You can visit the Garden District for more food, fun, frolic and shopping. Walking tours or horse-drawn buggy tours take you through the French Quarter, the Garden District and a Voodoo tour. There are dance clubs, you can ride a streetcar on the St. Charles line, or get your portrait painted by a street artist in Jackson Square ( as I did a long time ago).
You can cross Pontchartrain Causeway, the world's largest over water bridge, and visit the surrounding Cajun and Plantation country. But it's the personal testimonies of New Orleanians (New Orleans' residents) that stand out most in my memory. Like the young sales clerk in a gift shop who said that he used to live in the St. Bernard's Parish of the city when hurricane Katrina hit in 2005.
He and his family were evacuated two days before the storm and stayed with relatives in Texas. He said that he was moved around to seven high schools in Texas and has come back to live in New Orleans; but not in his original home which had to be abandoned because it was covered with 26 feet of water! In the French Quarter, there was reportedly three feet of water.
Many residents find the past too traumatic to talk about and want to get on with the rebuilding of their city. Perhaps New Orleans is paying for its “sins” as “sin city”; I don't know. What I do know is that the city has a magnetic force for folks like me. I wanted to “play mas” one more time, have fun, live a fantasy, before my legs stop working and I or the city disappears forever.
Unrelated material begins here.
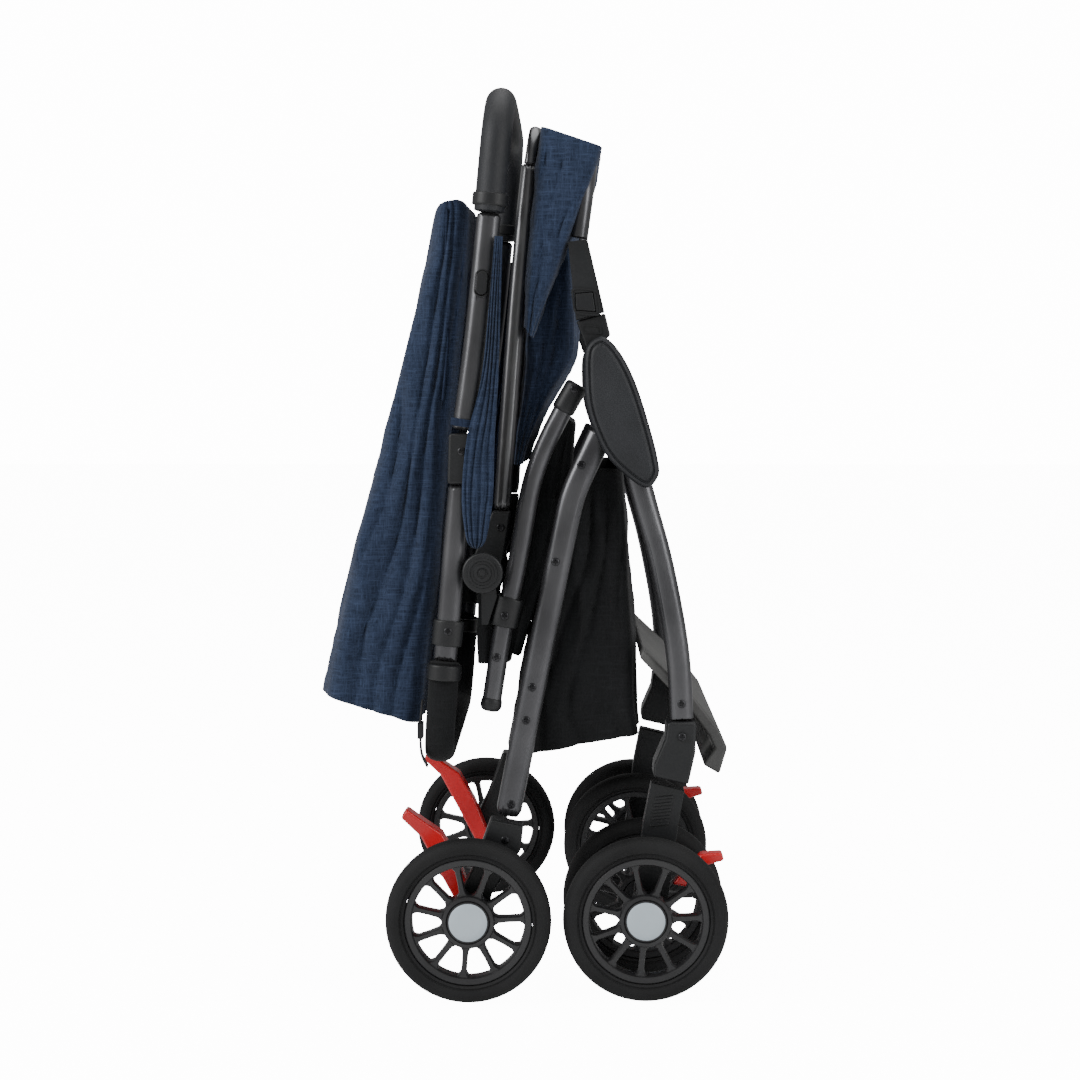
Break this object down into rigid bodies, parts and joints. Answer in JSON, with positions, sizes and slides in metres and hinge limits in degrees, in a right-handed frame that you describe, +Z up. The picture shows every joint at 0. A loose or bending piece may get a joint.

If you want to join a Krewe for Mardi Gras, there are many to choose from; be it Dionysus, Cleopatra, Babylon, Olympia, Orpheus, Zeus, Napoleon, Hermes, or Bacchus. When your body can take it no more, after days and nights of revelry, lie down and prepare yourself for a jazz funeral. You will be the first to hear the trumpets from “the other side” as a New Orleans jazz band plays “When the Saints go Marching in”, just for you. If the creeks don't rise and the sun still shines - and I make it back to Canada - I'll be talking to you.